VOTING BEHAVIOUR IN THE UK
FACTORS ASSOCIATED WITH VOTING BEHAVIOUR:
- Long term: Social class – the conservative/labour 2 party system 1945-70 was a reflection of ‘class alignment’ so lower classes voted labour and upper classes voted conservative e.g. 1966 = 66% were class voters During 1970s, class dealignment happened (MT) e.g. 1979 = 51% of voters voted with class and by 2013 = 38%. Although declining, still most powerful long term factor in affecting how people vote. Party loyalty – most had a clear and enduring identification with a party – ‘partisan alignment’ e.g. 1964-66 = 90% identified with a party. During 1970s, ‘partisan dealignment’ e.g. 2005 = 10% had a strong party identity.
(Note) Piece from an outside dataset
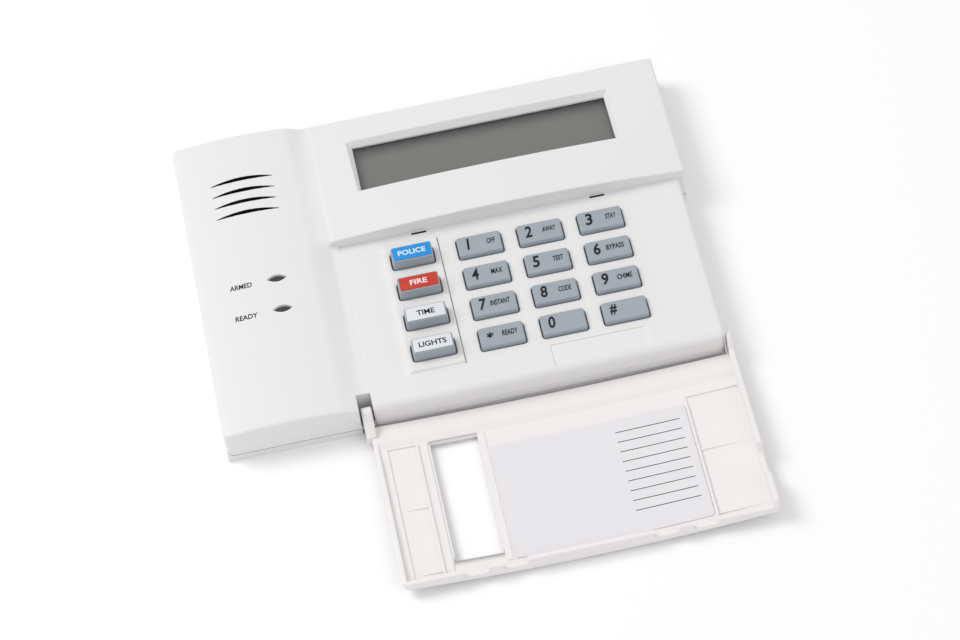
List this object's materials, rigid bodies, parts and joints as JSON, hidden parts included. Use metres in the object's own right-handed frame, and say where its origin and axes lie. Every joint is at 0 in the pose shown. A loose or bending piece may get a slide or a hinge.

Gender – tendency for women to vote conservative – less under MT but reasserted under Major but (e.g.) 1997, labour was supported equally by men and women and in 2010 = men more likely to vote conservative apart from 55+. Age – older = conservative as political generations or people become more wealthy. And Younger/first time voters more likely to vote Labour. Religion and ethnicity – Cons once ‘tory party at prayer’ in Britain but Labour = protestants, Methodists (+some catholics), black and ethnic minorities. E.g. 25% of Asian population voted conservative in 1997 election. Region – e.g. 1980s = North/South divide – Labour in North and Conservative in South and LDs in ‘celtic fringe’ – mostly class factors and rural/urban e.g. Conservative only won 1 seat in Scotland and 3 in Wales in 2005 election.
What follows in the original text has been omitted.